“The Marriage Ref” is established on sporting principles (based on the lengthy animated introduction with Jerry Seinfeld). Unfortunately, the performance of this panel show that debuts tonight on NBC (KNVN 24) is more XFL than NFL.
I’ll be short because other viewers and TV critics have already eviscerated this show. One critic snarked about a future when networks could get instant feedback and cancel a show in progress.
Based on the 30-minute preview that aired Sunday, I find myself dreading an entire hour of this banality.
If the “Ref” were a pitcher, there were months of wind up (including endless commercials), but the pitch is a roller in the dirt. If the “Ref” were batter, it’s probably going to quickly strike out.
But “Ref” is neither pitcher nor batter, it’s a simple show that would be at home on basic cable if it weren’t for the celebrity friends Seinfeld has gotten to join him as panelists for the actual ref, Tom Papa.
The premise of the show is relatively straightforward — footage of a couple bickering over a meaningless trifle is shown before a panel of celebrities. The celebrities pick apart the couple’s dilemma and hopefully make a few good jokes before Papa makes the call on which spouse is right.
Humor ensues, or it’s supposed to. However, as some critics pointed out, there may be some elements of the show that might work, but the execution is wrong.
The panel of celebrities are amusing, but they definitely aren’t as funny as they think they are. Some have accused the show of elitism — where the well-to-do celebs mock people from outside New York City. I didn’t necessarily get that feeling, but there was a sense of insincerity around the endeavor.
First – When Papa brings the couple back for the verdict, he says we’re going to meet the “real” couple. But the audience already saw a realistic depiction of the dispute earlier. Does that mean that it was faked with actors? That’s pretty lame. Update: I watched a small part of Thursday’s show. Apparently the couples are real throughout the program. Papa seems to say “actual” as a verbal tick (like “It’s the ‘actual’ David Blaine.”). Still lame.

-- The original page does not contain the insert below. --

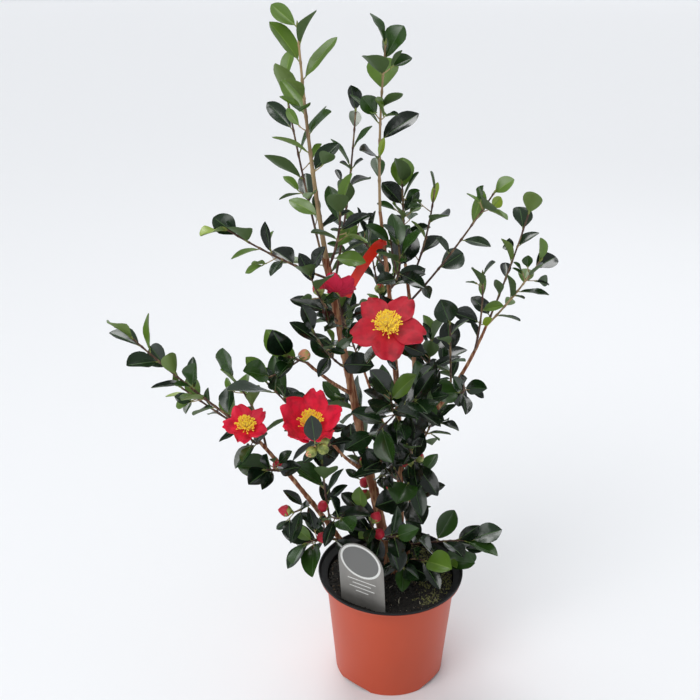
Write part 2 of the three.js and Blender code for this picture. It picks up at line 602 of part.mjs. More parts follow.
// A flower as one cupped dish with a lobe for each petal, and the tuft of stamens in its middle.
function flowerSolid({ centre, facing, size, cup, turn }) {
  const { level, rising } = frameAcross(facing);
  const lobes = 4 * PETALS; // corners round the rim: two at each petal's end, two at each cleft
  const corner = (radius, lift, angle) => centre.clone()
    .addScaledVector(level, radius * Math.cos(cup) * Math.cos(angle))
    .addScaledVector(rising, radius * Math.cos(cup) * Math.sin(angle))
    .addScaledVector(facing, radius * Math.sin(cup) + lift);
  const turnAt = (i) => turn + (i * 2 * Math.PI) / lobes;
  const points = [corner(0, FLOWER.half, 0), corner(0, -3 * FLOWER.half, 0)];
  for (let i = 0; i < lobes; i += 1) {
    const reach = [1, 0.93, FLOWER.cleft, 0.93][i % 4];
    points.push(corner(size * reach, 0, turnAt(i)));
  }
  for (const lift of [FLOWER.half, -FLOWER.half]) {
    for (let i = 0; i < lobes; i += 2) points.push(corner(0.5 * size, lift, turnAt(i)));
  }
  const rim = (i) => 2 + (i % lobes);
  const upper = (i) => 2 + lobes + (Math.floor(i / 2) % (lobes / 2));
  const lower = (i) => upper(i) + lobes / 2;
  const faces = [];
  for (let i = 0; i < lobes; i += 2) {
    faces.push([0, upper(i), upper(i + 2)], [1, lower(i + 2), lower(i)]);
    faces.push([upper(i), rim(i), rim(i + 1)], [upper(i), rim(i + 1), upper(i + 2)],
      [upper(i + 2), rim(i + 1), rim(i + 2)]);
    faces.push([lower(i), rim(i + 1), rim(i)], [lower(i), lower(i + 2), rim(i + 1)],
      [lower(i + 2), rim(i + 2), rim(i + 1)]);
  }
  const tuft = [[0.1 * size, 0.2 * size], [0.3 * size, 0.3 * size]];
  return outward(points, faces).add(spindle(centre, facing, tuft, [-0.1 * size, 0.26 * size], 6));
}

function shootSolid(shoot) {
  const steps = Math.max(3, Math.round(shoot.line.length / STEM_STEP));
  const pieces = [tube(shoot.line, tapering(shoot.radii), 3, steps)];
  shoot.twigs.forEach((twig) => pieces.push(tube(twig.line, tapering(TWIG.radii), 3, 2)));
  shoot.blades.forEach((leaf) => pieces.push(leafSolid(leaf)));
  shoot.buds.forEach((bud) => pieces.push(budSolid(bud)));
  if (shoot.flower) pieces.push(flowerSolid(shoot.flower));
  const whole = wasm.Manifold.union(pieces);
  return largestBody(whole.subtract(limbSolid(shoot.limb, GAP)).simplify(WELD));
}

// ---------------------------------------------------------------- pot, soil, label, ribbon

function potSolid() {
  const { height, lipRadius, lipHeight, lipThickness, wallTopRadius, baseRadius, wall, sides } = POT;
  const ledge = height - lipHeight;
  const profile = [
    [0, 0], [baseRadius, 0], [wallTopRadius, ledge - 2],
    [lipRadius - 1.5, ledge], [lipRadius, height], [lipRadius - lipThickness, height],
    [lipRadius - lipThickness - 1.5, ledge + wall],
    [wallTopRadius - wall, ledge - 2], [baseRadius - wall, wall], [0, wall],
  ].map(([radius, z]) => new THREE.Vector2(radius, z));
  const lathe = new THREE.LatheGeometry(profile, sides);
  lathe.rotateX(Math.PI / 2);
  let pot = solidFromGeometry(lathe);
  const cut = (geometry) => {
    pot = pot.subtract(solidFromGeometry(geometry));
  };
  for (let arch = 0; arch < POT.archCount; arch += 1) {
    const half = POT.archWidth / 2;
    const round = new THREE.CylinderGeometry(half, half, 2 * POT.archDepth, 10);
    round.scale(1, 1, (2 * POT.archHeight) / POT.archWidth);
    round.translate(0, baseRadius, 0);
    round.rotateZ(((arch + POT.archTurn) / POT.archCount) * 2 * Math.PI);
    cut(round);
  }
  for (let hole = 0; hole < POT.drainCount; hole += 1) {
    const round = new THREE.CylinderGeometry(POT.drainRadius, POT.drainRadius, 3 * wall, 8);
    round.rotateX(Math.PI / 2);
    round.translate(POT.drainCircle, 0, wall / 2);
    round.rotateZ((hole / POT.drainCount) * 2 * Math.PI);
    cut(round);
  }
  return pot;
}

// A flat outline on the label's own plane: x across it, y up it.
function labelShape(grow) {
  const { width, height, stakeWidth, stakeLength } = LABEL;
  const half = width / 2 + grow;
  const shape = new THREE.Shape();
  shape.moveTo(-stakeWidth / 2 - grow, -stakeLength - grow);
  shape.lineTo(stakeWidth / 2 + grow, -stakeLength - grow);
  shape.lineTo(half, -grow);
  shape.lineTo(half, height - width / 2);
  shape.absarc(0, height - width / 2, half, 0, Math.PI, false);
  shape.lineTo(-half, -grow);
  shape.closePath();
  return shape;
}

function labelSolid(grow = 0) {
  const depth = LABEL.thickness + 2 * grow;
  const flat = { depth, bevelEnabled: false, curveSegments: 10 };
  const plate = new THREE.ExtrudeGeometry(labelShape(grow), flat);
  plate.translate(0, 0, -depth / 2);
  return solidFromGeometry(plate.applyMatrix4(labelPlace()));
}

function soilSolid() {
  const { wallTopRadius, baseRadius, wall, height, lipHeight, sides } = POT;
  const slope = (wallTopRadius - baseRadius) / (height - lipHeight - 3.5);
  const innerRadius = (z) => baseRadius - wall + slope * (z - wall) - 2 * GAP;
  const floor = wall + GAP;
  const profile = [
    [0, floor], [innerRadius(floor), floor], [innerRadius(SOIL_TOP), SOIL_TOP], [0, SOIL_TOP],
  ].map(([radius, z]) => new THREE.Vector2(radius, z));
  const lathe = new THREE.LatheGeometry(profile, sides);
  lathe.rotateX(Math.PI / 2);
  return solidFromGeometry(lathe).subtract(labelSolid(GAP));
}

// A flat band knotted round the centre stem, with one free tail.
function ribbonSolid(limb) {
  const { width, thickness, at } = RIBBON;
  const knot = pointOn(limb.line, at);
  const heading = headingOn(limb.line, at);
  const hold = centreLine(knot.clone().addScaledVector(heading, -width / 2),
    knot.clone().addScaledVector(heading, width / 2), vec([0, 0, 0]));
  const band = tube(hold, () => limb.radiusAt(at) + GAP + thickness, STEM_SIDES, 1);
  const line = ribbonLine(limb);
  const out = line.tip.clone().sub(line.start).normalize();
  const across = new THREE.Vector3().crossVectors(out, new THREE.Vector3(0, -1, 0.3)).normalize();
  const through = new THREE.Vector3().crossVectors(across, out).normalize();
  const points = [];
  const faces = [];
  const steps = 4;
  for (let step = 0; step <= steps; step += 1) {
    const centre = pointOn(line, step / steps);
    for (const [a, b] of [[-1, -1], [1, -1], [1, 1], [-1, 1]]) {
      points.push(centre.clone().addScaledVector(across, (a * width) / 2)
        .addScaledVector(through, (b * thickness) / 2));
    }
  }
  for (let step = 0; step < steps; step += 1) {
    for (let side = 0; side < 4; side += 1) {
      const here = step * 4 + side;
      const beside = step * 4 + ((side + 1) % 4);
      faces.push([here, beside, here + 4], [beside, beside + 4, here + 4]);
    }
  }
  const last = steps * 4;
  faces.push([0, 2, 1], [0, 3, 2], [last, last + 1, last + 2], [last, last + 2, last + 3]);
  return largestBody(band.add(outward(points, faces)).subtract(limbSolid(limb, GAP)));
}

// ---------------------------------------------------------------- the whole plant

const MATERIALS = {
  pot: new THREE.MeshStandardMaterial({ color: 0xb2503c, roughness: 0.5, metalness: 0 }),
  soil: new THREE.MeshStandardMaterial({ color: 0x221b16, roughness: 0.95, metalness: 0 }),
  label: new THREE.MeshStandardMaterial({ color: 0xa5a098, roughness: 0.5, metalness: 0 }),
  ribbon: new THREE.MeshStandardMaterial({ color: 0xf03022, roughness: 0.35, metalness: 0 }),
  bark: new THREE.MeshStandardMaterial({ color: 0x7a5238, roughness: 0.85, metalness: 0 }),
  foliage: new THREE.MeshStandardMaterial({ color: 0x2c5a2c, roughness: 0.4, metalness: 0 }),
};

const group = new THREE.Group();
const place = (name, solid, material) => group.add(meshOf(name, solid, material));

const limbs = buildLimbs();
place('pot', potSolid(), MATERIALS.pot);
place('soil', soilSolid(), MATERIALS.soil);
place('label', labelSolid(), MATERIALS.label);
place('red_ribbon', ribbonSolid(limbs.centre_stem), MATERIALS.ribbon);
for (const [name, limb] of Object.entries(limbs)) {
  const solid = limbSolid(limb);
  place(name, limb.parent ? solid.subtract(limbSolid(limb.parent, GAP)) : solid, MATERIALS.bark);
}
const grownShoots = growShoots(limbs);
for (const shoot of grownShoots) place(shoot.name, shootSolid(shoot), MATERIALS.foliage);

export default group;
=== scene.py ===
"""A camellia shrub in its nursery pot, dressed for pictures.

The growth rule is the one that the part's source has, with the same numbers and the same seeds,
so stems, leaves, flowers and buds lie where their solids lie. It works in millimetres, with +Z
up and the origin under the middle of the pot, and a mesh is put into metres when it is made.
"""

import json
import math

import bpy
import numpy as np
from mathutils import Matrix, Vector, noise

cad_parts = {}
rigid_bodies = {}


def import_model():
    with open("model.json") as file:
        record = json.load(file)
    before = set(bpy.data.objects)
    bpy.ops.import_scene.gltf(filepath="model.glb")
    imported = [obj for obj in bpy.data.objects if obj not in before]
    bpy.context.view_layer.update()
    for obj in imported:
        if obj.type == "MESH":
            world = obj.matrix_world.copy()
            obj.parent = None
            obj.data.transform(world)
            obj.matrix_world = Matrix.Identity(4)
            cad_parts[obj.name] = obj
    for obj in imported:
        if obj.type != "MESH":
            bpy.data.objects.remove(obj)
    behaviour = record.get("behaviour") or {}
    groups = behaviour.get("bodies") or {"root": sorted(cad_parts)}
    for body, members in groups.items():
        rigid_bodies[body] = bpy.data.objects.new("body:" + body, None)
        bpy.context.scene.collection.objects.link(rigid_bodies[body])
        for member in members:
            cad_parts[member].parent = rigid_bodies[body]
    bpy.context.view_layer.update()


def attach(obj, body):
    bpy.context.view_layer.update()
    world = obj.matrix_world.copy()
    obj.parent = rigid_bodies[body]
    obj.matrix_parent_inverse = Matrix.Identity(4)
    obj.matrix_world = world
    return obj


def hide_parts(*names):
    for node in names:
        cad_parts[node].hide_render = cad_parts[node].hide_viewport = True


bl_info = {
    "name": "Potted camellia shrub",
    "version": (1, 0, 0),
    "blender": (4, 5, 0),
    "location": "View3D > Sidebar > Camellia",
    "description": "Builds a flowering camellia in its nursery pot, piece by piece",
    "category": "Add Mesh",
}

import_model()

MM = 0.001

# ---------------------------------------------------------------- the growth rule's numbers

GAP = 0.3
SEED = 2024
FINE_SEED = 7100

POT = {
    "height": 150, "lip_radius": 95, "lip_height": 7, "lip_thickness": 2.2,
    "wall_top_radius": 85, "base_radius": 72.5, "wall": 1.8,
    "arch_count": 4, "arch_width": 46, "arch_height": 5, "arch_turn": 0.59,
}
SOIL_TOP = 136
LABEL = {
    "width": 64, "height": 100, "stake_width": 16, "stake_length": 26, "thickness": 1.2,
    "turn": -28, "lean": 6, "foot": (-33, -66),
}
RIBBON = {"width": 12, "thickness": 1, "at": 0.93, "tail": (-57, -25, 535), "bow": (0, 0, 6)}

# limb: (foot on the soil, or parent and place along it), tip, bow, radius at start and tip
LIMBS = {
    "main_stem": ((2, 14), (-80, -10, 576), (-3, 2, 0), (7.0, 3.6)),
    "centre_stem": ((13, 34), (-20, 25, 622), (8, 6, 0), (4.8, 2.1)),
    "right_stem": ((20, 54), (11, 82, 542), (13, 3, 0), (4.2, 2.0)),
    "left_low_bough": ((-44, 22), (-162, -90, 393), (3, 0, 4), (4.0, 1.9)),
    "left_mid_bough": (("main_stem", 0.6), (-99, -60, 467), (0, 0, -3), (2.2, 1.6)),
    "front_left_bough": (("main_stem", 0.35), (-70, -64, 366), (0, -4, -4), (2.2, 1.6)),
    "front_bough": (("centre_stem", 0.55), (-6, -48, 492), (4, -8, -4), (2.2, 1.6)),
    "right_bough": (("right_stem", 0.44), (117, 100, 455), (6, 0, -8), (3.0, 1.8)),
    "back_left_bough": (("centre_stem", 0.3), (-40, 112, 382), (0, 8, -8), (2.4, 1.6)),
    "back_right_bough": (("right_stem", 0.25), (44, 124, 336), (0, 6, -8), (2.4, 1.6)),
}
ROOT_FLARE = 1.5
FLARE_HEIGHT = 26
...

Second – While cracking wise, the panel has made some pretty valid points about the relationships — like how one silly dispute may be due to a lack of intimacy. Does this get back to the couples? Not during taping, but maybe they’ll see it when/if it airs.
The whole thing reminded me of the goofy shows that Comedy Central aired in the past two decades, like “Win Ben Stein’s Money,” “Beat the Geeks,” or “Root of All Evil.” These shows are often a string of jokes built around an extremely flimsy premise.
When they live in the fringes of cable, the shows are enough to keep people amused for 30 minutes. But mild amusement isn’t enough to sustain a show that is shoved into the relatively bright light of network primetime for an entire hour.